Given task ::
Copy out all the entries word for word.

--- Source records ---

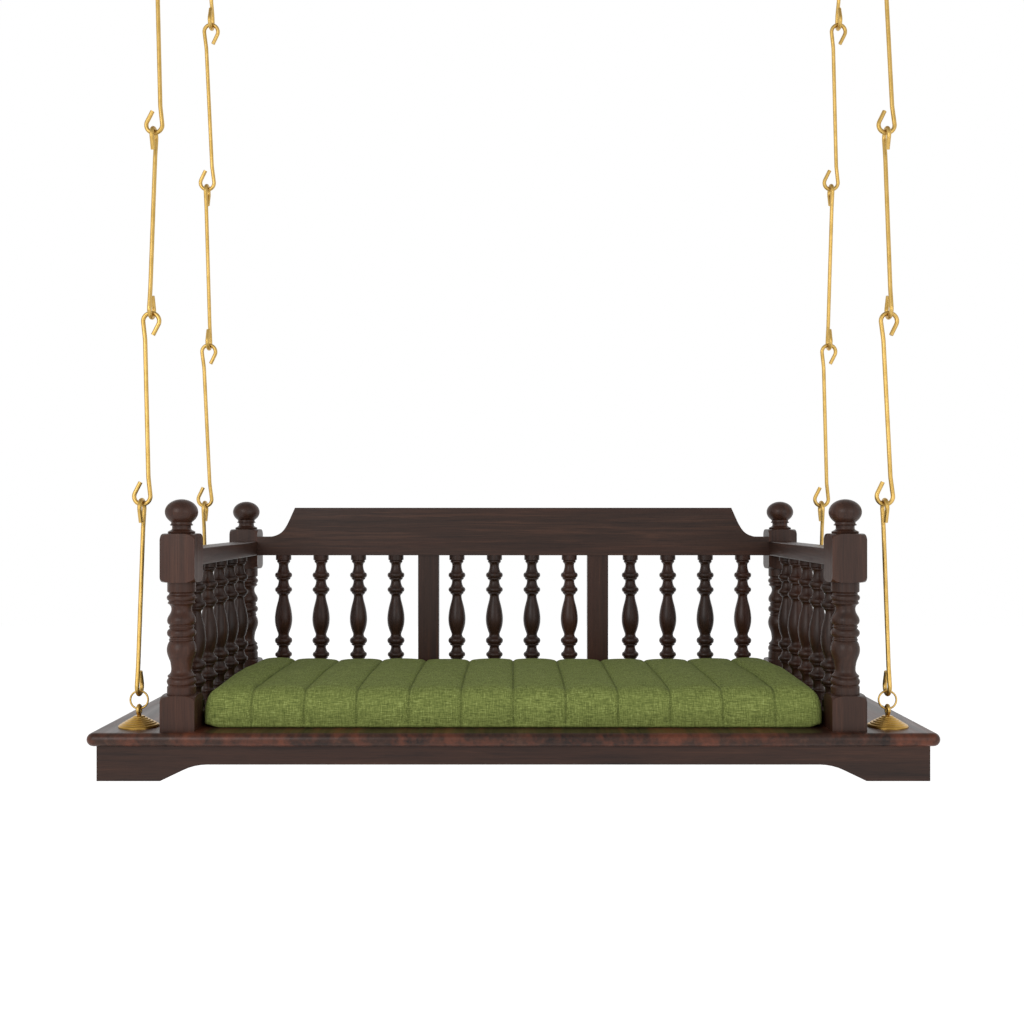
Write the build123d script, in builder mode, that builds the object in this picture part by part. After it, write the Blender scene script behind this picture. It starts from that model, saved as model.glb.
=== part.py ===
from build123d import *
import os
from math import atan2, cos, radians, sin, sqrt

os.makedirs("parts", exist_ok=True)

# ---------------------------------------------------------------------------
# Jhoola swing. Millimetres, +Z up, the front looks along -Y.
# The origin is under the middle of the seat, level with the aprons' lower edge.
# Heights written as h are measured up from the top of the seat board, and Z(h)
# turns them into the frame's z.
# ---------------------------------------------------------------------------

# Seat
ceiling_h = 1560.0          # ceiling above the board's top
board_l, board_w, board_t = 1524.0, 660.0, 24.0   # 60 x 26 in plank
nose_r = 11.8               # bullnose round the plank's edge
apron_in = 16.0             # apron's face behind the plank's edge
apron_t = 20.0
apron_h = 63.3              # full depth at the bracket ends
apron_mid = 33.8            # depth between the brackets
bracket_front = 114.0       # flat length of a front bracket end, from the apron's end
bracket_side = 80.0
bracket_drop_l, bracket_drop_z = 42.0, 20.0       # straight slant of the bracket
bracket_arc_l = 42.0        # run of the arc that eases the slant into the middle
batten_w, batten_h, batten_x = 60.0, 28.0, (-380.0, 0.0, 380.0)
block_s, block_h = 20.0, 40.0

# Posts
post_x, post_y = 604.0, 274.3
post_s = 62.5
post_r_corner = post_s / 2 * sqrt(2) + 0.4

# Rails
rail_bottom = 297.0         # underside of the arm rails and the crest rail
arm_top = 328.0
arm_w = 56.0
crest_t = 36.0
crest_top, crest_end_h = 403.5, 338.5
foot_h = 27.0               # bottom rails
stile_x, stile_w, stile_t = 190.0, 46.6, 28.0

# Spindles
back_spindle_x = (
    (-517.2, -432.8, -348.4, -264.0),
    (-126.6, -42.2, 42.2, 126.6),
    (264.0, 348.4, 432.8, 517.2),
)
side_spindle_y = (-186.5, -93.25, 0.0, 93.25, 186.5)

# Cushion
cush_x, cush_y0, cush_y1, cush_t = 567.0, -274.0, 230.0, 79.0

# Chains
eye_x, eye_y = 688.0, 252.0     # a ring's lowest wire centre
eye_h = 32.5
lean = 0.046                    # a chain's lean towards the middle, mm per mm of height
drift = 13.0                    # sideways step of a rod that lies in the XZ plane
wire_r = 4.0                    # hanger rods
hook_r = 15.0                   # hook's bend, to the wire's centre
hook_tip = (-4.6, 26.3)         # hook's tip from the bend's centre
shank_off = 9.5                 # straight shank beside the hook's centre
gap = 0.3                       # running gap where two wires bear on each other
rear_gap = 1.2                  # the same at the rear rings, where the linkage is opened
pitch = 349.5                   # bearing point to bearing point on a rod
ring_r, ring_wire = 16.25, 1.75
eye_loop_r, eye_wire = 7.5, 3.5

# Fasteners
eye_shank_r = 4.0
bell_r, bell_h = 37.0, 20.0
stud_r, stud_l = 5.0, 55.0
lag_r, lag_head_r, lag_head_h, lag_l = 4.0, 6.5, 5.5, 84.0
screw_r, screw_head_r, screw_l = 2.25, 4.5, 42.0


board_bottom = -board_t
apron_bottom = board_bottom - apron_h


def Z(h):
    return h - apron_bottom


ceiling_z = Z(ceiling_h)
ax0, ay0 = board_l / 2 - apron_in, board_w / 2 - apron_in   # aprons' outer faces


def save(part, name):
    part.label = name
    export_step(part, f"parts/{name}.step")
    return part


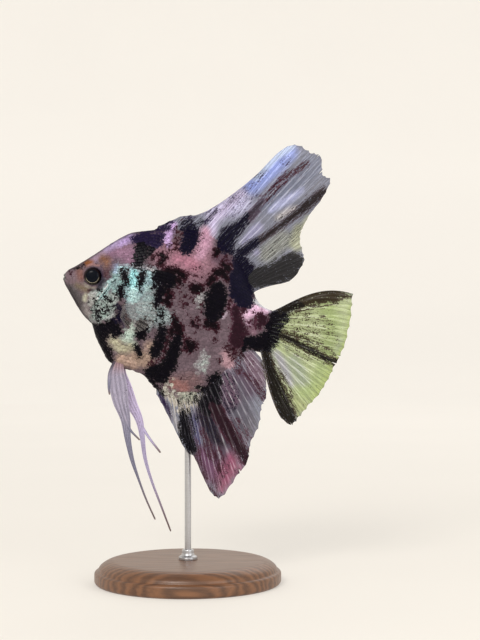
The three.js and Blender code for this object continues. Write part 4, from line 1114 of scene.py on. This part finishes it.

---

Response ::
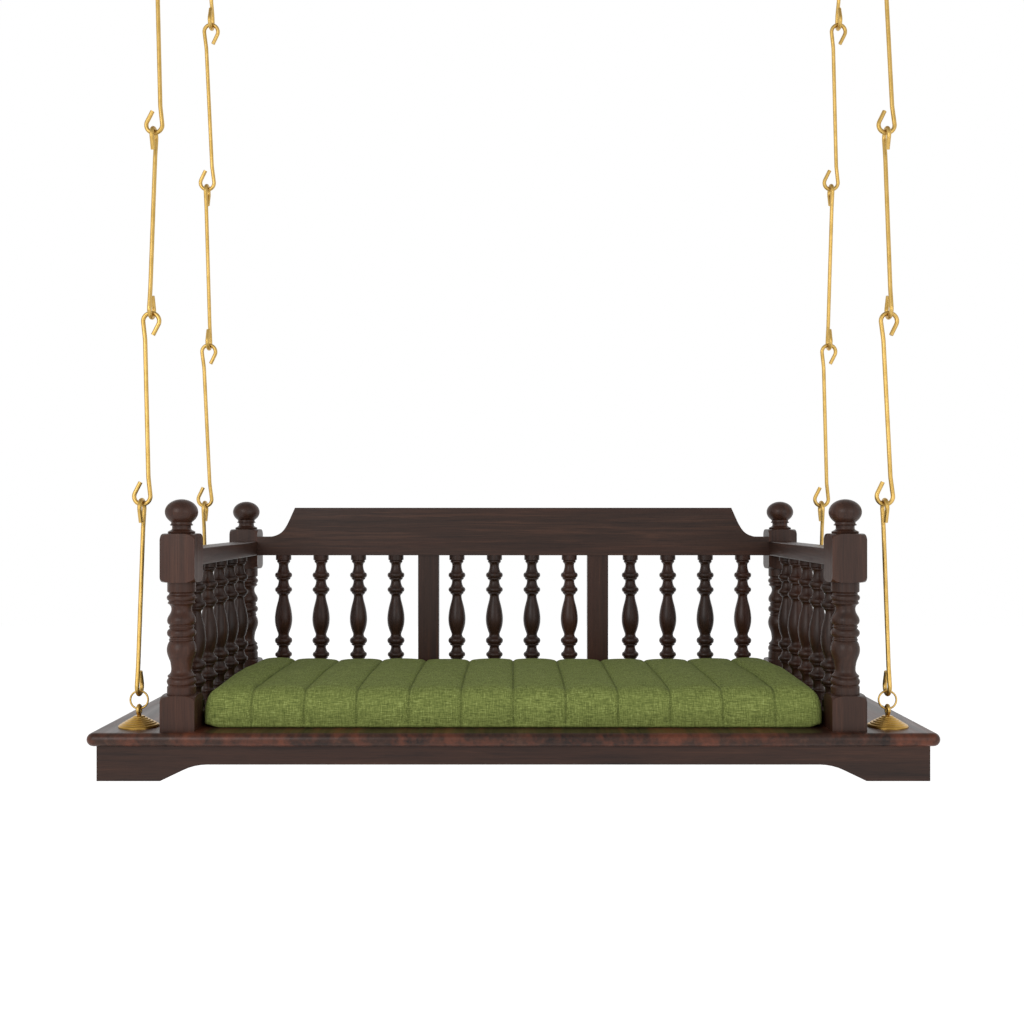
Write the build123d script, in builder mode, that builds the object in this picture part by part. After it, write the Blender scene script behind this picture. It starts from that model, saved as model.glb.
=== part.py ===
from build123d import *
import os
from math import atan2, cos, radians, sin, sqrt

os.makedirs("parts", exist_ok=True)

# ---------------------------------------------------------------------------
# Jhoola swing. Millimetres, +Z up, the front looks along -Y.
# The origin is under the middle of the seat, level with the aprons' lower edge.
# Heights written as h are measured up from the top of the seat board, and Z(h)
# turns them into the frame's z.
# ---------------------------------------------------------------------------

# Seat
ceiling_h = 1560.0          # ceiling above the board's top
board_l, board_w, board_t = 1524.0, 660.0, 24.0   # 60 x 26 in plank
nose_r = 11.8               # bullnose round the plank's edge
apron_in = 16.0             # apron's face behind the plank's edge
apron_t = 20.0
apron_h = 63.3              # full depth at the bracket ends
apron_mid = 33.8            # depth between the brackets
bracket_front = 114.0       # flat length of a front bracket end, from the apron's end
bracket_side = 80.0
bracket_drop_l, bracket_drop_z = 42.0, 20.0       # straight slant of the bracket
bracket_arc_l = 42.0        # run of the arc that eases the slant into the middle
batten_w, batten_h, batten_x = 60.0, 28.0, (-380.0, 0.0, 380.0)
block_s, block_h = 20.0, 40.0

# Posts
post_x, post_y = 604.0, 274.3
post_s = 62.5
post_r_corner = post_s / 2 * sqrt(2) + 0.4

# Rails
rail_bottom = 297.0         # underside of the arm rails and the crest rail
arm_top = 328.0
arm_w = 56.0
crest_t = 36.0
crest_top, crest_end_h = 403.5, 338.5
foot_h = 27.0               # bottom rails
stile_x, stile_w, stile_t = 190.0, 46.6, 28.0

# Spindles
back_spindle_x = (
    (-517.2, -432.8, -348.4, -264.0),
    (-126.6, -42.2, 42.2, 126.6),
    (264.0, 348.4, 432.8, 517.2),
)
side_spindle_y = (-186.5, -93.25, 0.0, 93.25, 186.5)

# Cushion
cush_x, cush_y0, cush_y1, cush_t = 567.0, -274.0, 230.0, 79.0

# Chains
eye_x, eye_y = 688.0, 252.0     # a ring's lowest wire centre
eye_h = 32.5
lean = 0.046                    # a chain's lean towards the middle, mm per mm of height
drift = 13.0                    # sideways step of a rod that lies in the XZ plane
wire_r = 4.0                    # hanger rods
hook_r = 15.0                   # hook's bend, to the wire's centre
hook_tip = (-4.6, 26.3)         # hook's tip from the bend's centre
shank_off = 9.5                 # straight shank beside the hook's centre
gap = 0.3                       # running gap where two wires bear on each other
rear_gap = 1.2                  # the same at the rear rings, where the linkage is opened
pitch = 349.5                   # bearing point to bearing point on a rod
ring_r, ring_wire = 16.25, 1.75
eye_loop_r, eye_wire = 7.5, 3.5

# Fasteners
eye_shank_r = 4.0
bell_r, bell_h = 37.0, 20.0
stud_r, stud_l = 5.0, 55.0
lag_r, lag_head_r, lag_head_h, lag_l = 4.0, 6.5, 5.5, 84.0
screw_r, screw_head_r, screw_l = 2.25, 4.5, 42.0


board_bottom = -board_t
apron_bottom = board_bottom - apron_h


def Z(h):
    return h - apron_bottom


ceiling_z = Z(ceiling_h)
ax0, ay0 = board_l / 2 - apron_in, board_w / 2 - apron_in   # aprons' outer faces


def save(part, name):
    part.label = name
    export_step(part, f"parts/{name}.step")
    return part


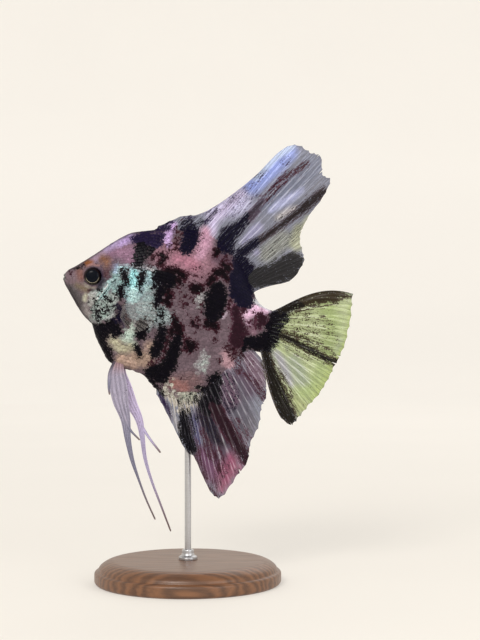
The three.js and Blender code for this object continues. Write part 4, from line 1114 of scene.py on. This part finishes it.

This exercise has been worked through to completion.